Ospite di Piazza Pulita su LA 7, l’ormai ex magistrato Piercamillo Davigo ha detto una cosa che non può non colpire: se solo avessi avuto un cenno (dal presidente del Csm Mattarella, si intende) circa l’orientamento del Comitato di Presidenza in senso contrario alla mia permanenza, mi sarei immediatamente dimesso. Dico subito che credo senza riserve a quanto dice il dott. Davigo, del quale avverso con tutte le forze le idee sulla giurisdizione e sul processo penale, ma la cui esemplare integrità morale davvero nessuno può mettere in dubbio. Ed anzi confesso di aver provato empatia verso il servitore dello Stato, di stampo antico, che dice: avrei obbedito, perché non risparmiarmi questa umiliazione?

Senonché, sono portato a pensare che nessun cenno gli è stato fatto per la semplice ragione che fino all’ultimo si è cercato di salvare, più che il soldato Davigo, l’assetto politico del Csm che aveva appena giudicato e rimosso dalla magistratura, con molta fretta, il dott. Luca Palamara. Se e fino a qual punto il dott. Davigo avesse fatto affidamento proprio su questa inerzia, lo sa solo lui; ma la partita si è giocata su questo tavolo, non certo su quello della controversia tecnico-giuridica, come si vorrebbe farci credere; e nemmeno sul piano, come dire, personale nei confronti del magistrato simbolo della stagione di Mani Pulite.

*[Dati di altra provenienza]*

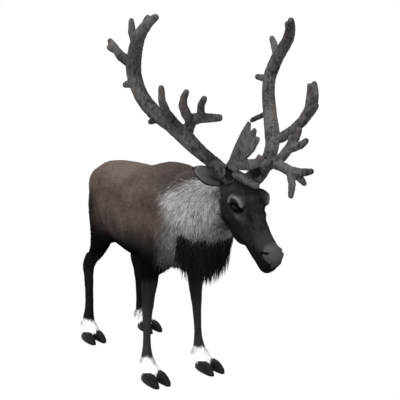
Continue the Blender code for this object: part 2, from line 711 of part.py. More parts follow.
# each antler part: stem points with radius, flattening, then tines with their own flattening
ANTLERS = {
    "r": {
        "beam_low": ([
            (0.450, -0.062, 1.122, 0.026), (0.448, -0.095, 1.158, 0.0265),
            (0.421, -0.154, 1.216, 0.0245), (0.395, -0.201, 1.261, 0.0265),
            (0.348, -0.235, 1.312, 0.0300), (0.277, -0.276, 1.370, 0.0280)], 1.0),
        "brow": ([
            (0.456, -0.086, 1.159, 0.019), (0.497, -0.082, 1.203, 0.0230),
            (0.549, -0.079, 1.261, 0.0340), (0.589, -0.081, 1.312, 0.0330),
            (0.606, -0.082, 1.354, 0.0200), (0.617, -0.081, 1.380, 0.0120)], 0.42,
            (0.45, [(0.580, -0.080, 1.270, 0.030), (0.622, -0.078, 1.312, 0.0200),
                    (0.658, -0.079, 1.356, 0.0120)]),
            (0.45, [(0.560, -0.080, 1.245, 0.028), (0.634, -0.075, 1.288, 0.0200),
                    (0.672, -0.072, 1.322, 0.0110)]),
            (0.5, [(0.500, -0.082, 1.190, 0.022), (0.536, -0.075, 1.203, 0.0230),
                   (0.608, -0.071, 1.208, 0.0210), (0.661, -0.065, 1.222, 0.0170),
                   (0.684, -0.069, 1.247, 0.0120)]),
            (0.9, [(0.462, -0.084, 1.160, 0.016), (0.509, -0.064, 1.154, 0.0165),
                   (0.566, -0.047, 1.132, 0.0155), (0.610, -0.032, 1.114, 0.0120)])),
        "bez": ([
            (0.346, -0.228, 1.312, 0.024), (0.386, -0.238, 1.360, 0.0215),
            (0.424, -0.246, 1.395, 0.0220), (0.479, -0.236, 1.408, 0.0190),
            (0.553, -0.233, 1.411, 0.0150), (0.614, -0.224, 1.415, 0.0115)], 0.85,
            (0.9, [(0.352, -0.245, 1.335, 0.019), (0.373, -0.307, 1.385, 0.0185),
                   (0.391, -0.352, 1.429, 0.0170), (0.409, -0.383, 1.477, 0.0150),
                   (0.422, -0.393, 1.532, 0.0110)]),
            (0.9, [(0.420, -0.246, 1.390, 0.021), (0.464, -0.296, 1.423, 0.0190),
                   (0.486, -0.326, 1.465, 0.0165), (0.507, -0.332, 1.497, 0.0140),
                   (0.532, -0.335, 1.518, 0.0110)]),
            (0.9, [(0.490, -0.236, 1.406, 0.018), (0.530, -0.264, 1.434, 0.0150),
                   (0.562, -0.282, 1.465, 0.0130), (0.602, -0.291, 1.494, 0.0105)])),
        "beam_high": ([
            (0.2765, -0.2763, 1.3704, 0.0278), (0.209, -0.319, 1.420, 0.0275),
            (0.153, -0.351, 1.487, 0.0265), (0.126, -0.369, 1.563, 0.0270),
            (0.136, -0.381, 1.616, 0.0280), (0.170, -0.392, 1.669, 0.0265),
            (0.232, -0.403, 1.741, 0.0230), (0.278, -0.387, 1.796, 0.0185),
            (0.314, -0.362, 1.828, 0.0125)], 1.0,
            (0.9, [(0.262, -0.284, 1.384, 0.016), (0.178, -0.282, 1.383, 0.0145),
                   (0.105, -0.282, 1.367, 0.0110)]),
            (0.9, [(0.128, -0.369, 1.545, 0.020), (0.066, -0.372, 1.541, 0.0150),
                   (0.030, -0.372, 1.536, 0.0115)]),
            (0.9, [(0.150, -0.388, 1.630, 0.022), (0.093, -0.422, 1.665, 0.0185),
                   (0.052, -0.438, 1.710, 0.0145), (0.037, -0.447, 1.732, 0.0110)]),
            (0.9, [(0.070, -0.432, 1.690, 0.013), (0.036, -0.452, 1.704, 0.0110)]),
            (0.9, [(0.205, -0.398, 1.712, 0.020), (0.192, -0.414, 1.772, 0.0155),
                   (0.195, -0.416, 1.815, 0.0110)]),
            (0.9, [(0.262, -0.392, 1.784, 0.015), (0.270, -0.384, 1.812, 0.0125),
                   (0.274, -0.378, 1.828, 0.0100)])),
    },
    "l": {
        "beam_low": ([
            (0.452, 0.066, 1.112, 0.026), (0.456, 0.098, 1.142, 0.0270),
            (0.430, 0.154, 1.195, 0.0245), (0.397, 0.202, 1.250, 0.0265),
            (0.348, 0.237, 1.305, 0.0300), (0.276, 0.277, 1.371, 0.0280)], 1.0),
        "brow": ([
            (0.460, 0.090, 1.142, 0.019), (0.501, 0.093, 1.174, 0.0195),
            (0.544, 0.102, 1.195, 0.0190), (0.582, 0.124, 1.184, 0.0185),
            (0.617, 0.148, 1.164, 0.0190), (0.655, 0.178, 1.162, 0.0150),
            (0.682, 0.207, 1.168, 0.0110)], 0.8,
            (0.9, [(0.620, 0.152, 1.162, 0.017), (0.640, 0.180, 1.135, 0.0140),
                   (0.650, 0.194, 1.114, 0.0110)]),
            (0.9, [(0.612, 0.144, 1.168, 0.017), (0.630, 0.146, 1.110, 0.0150),
                   (0.630, 0.141, 1.060, 0.0110)]),
            (0.9, [(0.538, 0.106, 1.194, 0.018), (0.562, 0.140, 1.224, 0.0185),
                   (0.579, 0.166, 1.266, 0.0180), (0.599, 0.186, 1.311, 0.0140),
                   (0.616, 0.189, 1.345, 0.0110)]),
            (0.9, [(0.578, 0.166, 1.262, 0.016), (0.585, 0.168, 1.292, 0.0130),
                   (0.586, 0.169, 1.311, 0.0110)]),
            (0.9, [(0.582, 0.168, 1.262, 0.017), (0.631, 0.187, 1.280, 0.0145),
                   (0.655, 0.197, 1.300, 0.0110)])),
        "bez": ([
            (0.352, 0.234, 1.276, 0.022), (0.406, 0.255, 1.294, 0.0200),
            (0.461, 0.276, 1.332, 0.0190), (0.505, 0.296, 1.376, 0.0200),
            (0.534, 0.314, 1.421, 0.0200), (0.556, 0.317, 1.463, 0.0165),
            (0.552, 0.324, 1.506, 0.0140), (0.534, 0.333, 1.541, 0.0110)], 0.85,
            (0.9, [(0.490, 0.300, 1.372, 0.018), (0.470, 0.352, 1.428, 0.0155),
                   (0.440, 0.382, 1.481, 0.0135), (0.425, 0.393, 1.528, 0.0105)]),
            (0.9, [(0.545, 0.312, 1.436, 0.018), (0.580, 0.300, 1.470, 0.0140),
                   (0.598, 0.293, 1.496, 0.0105)]),
            (0.9, [(0.536, 0.306, 1.410, 0.018), (0.598, 0.278, 1.433, 0.0150),
                   (0.646, 0.255, 1.452, 0.0110)])),
        "beam_high": ([
            (0.2755, 0.2773, 1.3714, 0.0278), (0.207, 0.320, 1.417, 0.0275),
            (0.154, 0.350, 1.483, 0.0265), (0.128, 0.374, 1.560, 0.0260),
            (0.138, 0.389, 1.612, 0.0265), (0.169, 0.394, 1.665, 0.0255),
            (0.234, 0.403, 1.742, 0.0230), (0.277, 0.386, 1.798, 0.0185),
            (0.314, 0.360, 1.830, 0.0125)], 1.0,
            (0.9, [(0.262, 0.286, 1.385, 0.015), (0.182, 0.312, 1.385, 0.0110),
                   (0.123, 0.302, 1.363, 0.0100), (0.092, 0.297, 1.350, 0.0095)]),
            (0.9, [(0.128, 0.373, 1.552, 0.019), (0.063, 0.371, 1.560, 0.0140),
                   (0.026, 0.372, 1.564, 0.0110)]),
            (0.9, [(0.152, 0.396, 1.640, 0.022), (0.128, 0.412, 1.684, 0.0170),
                   (0.090, 0.426, 1.726, 0.0145), (0.055, 0.438, 1.755, 0.0115)]),
            (0.9, [(0.258, 0.392, 1.780, 0.015), (0.258, 0.380, 1.818, 0.0105)])),
    },
}
BURR_PLACE = (0.450, 0.086, 1.152)
BURR_REACH = (0.036, 0.036, 0.014)


def fuller(rows):
    """The tables' points with the thickness of antlers in velvet."""
    dx, dy, dz = ANTLER_SHIFT
    return [(x + dx, y + dy, z + dz, r * ANTLER_FULL) for x, y, z, r in rows]


def antler(side_name):
    """Four nodes: lower beam with its burr, brow tine, bez tine, upper beam."""
    table = ANTLERS[side_name]
    nodes = []
    for part in ("beam_low", "brow", "bez", "beam_high"):
        stem, flat, *branches = table[part]
        name = "antler_%s_%s" % (side_name, part)
        sides = 8
        steps = 2 if "beam" in part else 1
        body = tube(name, fuller(stem), steps, sides, flat, None, part != "beam_low")
        pieces = [tube("tine", fuller(rows), 1, 6, tine_flat) for tine_flat, rows in branches]
        if part == "beam_low":
            sign = -1.0 if side_name == "r" else 1.0
            up = unit(np.array([-0.22, 0.52 * sign, 0.50]))
            front = unit(np.cross(np.array([0.0, 1.0, 0.0]), up))
            pieces.append(ball("burr", np.array(BURR_PLACE) * [1.0, sign, 1.0], BURR_REACH,
                               (front, np.cross(up, front), up), 12, 6))
        combine(body, pieces, "UNION", "MANIFOLD")
        if nodes:
            clear_of(body, [nodes[0]], SKIN_OUT, "MANIFOLD")
        nodes.append(body)
    return nodes


def paint(thing, color, roughness):
    material = bpy.data.materials.new(thing.name + "_material")
    material.use_nodes = True
    shader = material.node_tree.nodes["Principled BSDF"]
    shader.inputs["Base Color"].default_value = (color[0], color[1], color[2], 1.0)
    shader.inputs["Roughness"].default_value = roughness
    thing.data.materials.clear()
    thing.data.materials.append(material)


def settle(thing):
    """Moves a body's points so that the origin lies under the middle of the animal."""
    for vertex in thing.data.vertices:
        vertex.co.x += ORIGIN_X
        share = (vertex.co.z - LEG_STRETCH_FROM) / (LEG_STRETCH_TO - LEG_STRETCH_FROM)
        vertex.co.z += LEG_LONGER * min(1.0, max(0.0, share))
    for polygon in thing.data.polygons:
        polygon.use_smooth = True
    thing.data.update()


COAT = (0.105, 0.088, 0.076)
RUFF = (0.260, 0.245, 0.230)
DARK = (0.020, 0.017, 0.016)
SHANK = (0.035, 0.029, 0.026)
HORN = (0.055, 0.047, 0.042)
HOOF = (0.012, 0.011, 0.011)
EYE_DARK = (0.010, 0.007, 0.005)

clean_scene()
whole = fused("whole", trunk_pieces(), WHOLE_VOXEL, 6, WHOLE_TRIANGLES)

NODES = {}
neck_zone = prism("neck_zone", [*NECK_PLANE, (AHEAD, 0.40), (AHEAD, 1.30)], -ASIDE, ASIDE)
zones = {}
for leg, ((back, inner), (top, knee)) in LEG_CUTS.items():
    front = LEG_FRONT[leg]
    for side, sign in (("r", -1.0), ("l", 1.0)):
        near, out = sorted((inner * sign, ASIDE * sign))
        zones[leg + "_leg_" + side] = block("zone", (back, near, knee), (front, out, top))
        zones[leg + "_all_" + side] = block("zone", (back - CLEARANCE, near - CLEARANCE, BELOW),
                                            (front + CLEARANCE, out, top + CLEARANCE))
body = copy_of(whole, "body")
combine(body, [zones.pop(leg + "_all_" + side) for leg in ("fore", "hind") for side in ("r", "l")]
        + [copy_of(neck_zone, "neck_zone_twin")], "DIFFERENCE")
NODES["body"] = body
for vertex in neck_zone.data.vertices:
    vertex.co.x += CLEARANCE * 1.2
for name, zone in zones.items():
    NODES[name] = combine(copy_of(whole, name), [zone], "INTERSECT")
neck = combine(copy_of(whole, "neck"), [neck_zone], "INTERSECT")
drop(whole)

head = head_body()
combine(neck, neck_locks(neck))
clear_of(neck, [body, head, NODES["fore_leg_r"], NODES["fore_leg_l"]])
NODES["neck"] = neck
NODES["head"] = head
for side, sign in (("r", -1.0), ("l", 1.0)):
    NODES["eye_" + side] = eye("eye_" + side, sign)
    parts = antler(side)
    clear_of(parts[0], [head], SKIN_OUT, "MANIFOLD")
    clear_of(parts[1], [head], SKIN_OUT, "MANIFOLD")
    for part in parts:
        NODES[part.name] = part
    flap = ear("ear_" + side, side, sign)
    clear_of(flap, [head, neck, parts[0]], SKIN_OUT, "MANIFOLD")
    NODES["ear_" + side] = flap
    for leg, rows in (("fore", FORE_LEG), ("hind", HIND_LEG)):
        leg_y, toe, splay = LEGS[leg]
        foot = hoof("%s_hoof_%s" % (leg, side), leg_y + splay, toe, sign)
        lower = shank("%s_shank_%s" % (leg, side), rows, sign, leg_y,
                      KNEE_CUT[leg] - CLEARANCE)
        clear_of(lower, [foot])
        NODES[lower.name] = lower
        NODES[foot.name] = foot
tail = tube("tail", TAIL, 2, 10)
clear_of(tail, [body])
NODES["tail"] = tail

for name, thing in NODES.items():
    thing.name = name
    thing.data.name = name
    settle(thing)
    if "hoof" in name:
        paint(thing, HOOF, 0.45)
    elif "antler" in name:
        paint(thing, HORN, 0.7)
    elif "eye" in name:
        paint(thing, EYE_DARK, 0.1)
    elif name == "neck":
        paint(thing, RUFF, 0.9)
    elif "shank" in name:
        paint(thing, SHANK, 0.9)
    elif name in ("head", "ear_r", "ear_l"):
        paint(thing, DARK, 0.85)
    else:
        paint(thing, COAT, 0.9)

low = np.array([min(v.co[k] for t in NODES.values() for v in t.data.vertices) for k in range(3)])
high = np.array([max(v.co[k] for t in NODES.values() for v in t.data.vertices) for k in range(3)])
print("box", low.round(4), high.round(4), "middle", ((low + high) / 2).round(4))
print("triangles", sum(len(t.data.polygons) for t in NODES.values()),
      {n: len(t.data.polygons) for n, t in NODES.items()})
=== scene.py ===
import math

import bmesh
import bpy
import numpy as np
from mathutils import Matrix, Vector, noise


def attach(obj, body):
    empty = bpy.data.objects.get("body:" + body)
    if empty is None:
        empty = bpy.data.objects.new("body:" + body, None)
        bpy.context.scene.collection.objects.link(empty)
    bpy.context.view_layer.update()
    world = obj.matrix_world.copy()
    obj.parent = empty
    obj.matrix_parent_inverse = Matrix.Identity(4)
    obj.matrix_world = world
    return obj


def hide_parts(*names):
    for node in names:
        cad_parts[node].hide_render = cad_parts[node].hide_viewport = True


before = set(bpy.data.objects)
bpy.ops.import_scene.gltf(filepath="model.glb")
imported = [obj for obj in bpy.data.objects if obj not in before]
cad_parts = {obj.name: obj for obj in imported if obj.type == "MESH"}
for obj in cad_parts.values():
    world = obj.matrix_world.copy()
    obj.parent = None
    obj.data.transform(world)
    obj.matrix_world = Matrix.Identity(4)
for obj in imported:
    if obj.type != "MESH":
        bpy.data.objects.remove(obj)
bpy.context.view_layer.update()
bpy.ops.object.select_all(action="DESELECT")
SIDES = (("r", -1.0), ("l", 1.0))
dice = np.random.default_rng(41)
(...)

Ma quando poi, con malcelata amarezza, egli lamenta che quel silenzio ingannevole dei vertici del Csm lo abbia ingenerosamente esposto ad un danno di immagine, come di un magistrato “attaccato alla poltrona”, qui il Nostro scivola nella retorica populistica un po’ troppo facile, ancorché a lui assai congeniale. Qui il dott. Davigo (che peraltro avrebbe avviato, stando a notizie di stampa, altra controversia per veder retroattivamente rivalutata la sua sconfitta nella corsa a Primo Presidente della Corte) deve prendersela solo con sé stesso. Il quadro dei principi era ed è chiarissimo, il Consiglio di Stato si era già pronunciato esattamente in termini quando egli ha deciso di ingaggiare questa battaglia.

Ed anzi, egli aveva avuto altre due eccellenti occasioni per buttare dignitosamente la spugna: il giudizio negativo della Commissione che di norma lui stesso presiedeva; ed il parere drasticamente negativo della Avvocatura dello Stato (incredibilmente secretato: il che la dice lunga su quanto il Consiglio o gran parte di esso stesse cercando di sostenerlo). Ha voluto tenere il punto, non ha che da recriminare con sé stesso. Ma una riflessione a parte merita il voto finale espresso dal Csm, che conferma una volta di più la deriva davvero incontrollabile della crisi di autorevolezza e credibilità che attanaglia la magistratura italiana ed il suo vertice istituzionale. Ancora una volta, su una questione del tutto tecnica, si è votato per schieramenti, e per dosimetrie correntizie. Il tema era se il magistrato in pensione potesse rimanere in carica: cosa c’entra qui la corrente di appartenenza? Ogni commento è superfluo.

E merita invece plauso il voto libero ed “imprevisto” del dott. Nino di Matteo. Per Travaglio -che incarna l’idea platonica della faziosità più incontinente e spregiudicata- si tratta di un voto “inspiegabile”; per molti, anche all’interno della stessa magistratura, sarebbe stata addirittura una ritorsione contro il silenzio di Davigo sulla nota vicenda della mancata nomina al Dap. Che si debba essere proprio noi avvocati a presumere, almeno presumere, un gesto di onestà intellettuale e di libertà morale da parte di un magistrato pur assai lontano da noi, la dice lunga -per parafrasare Gadda– su quanto sia grave “quel pasticciaccio brutto di piazza Indipendenza”.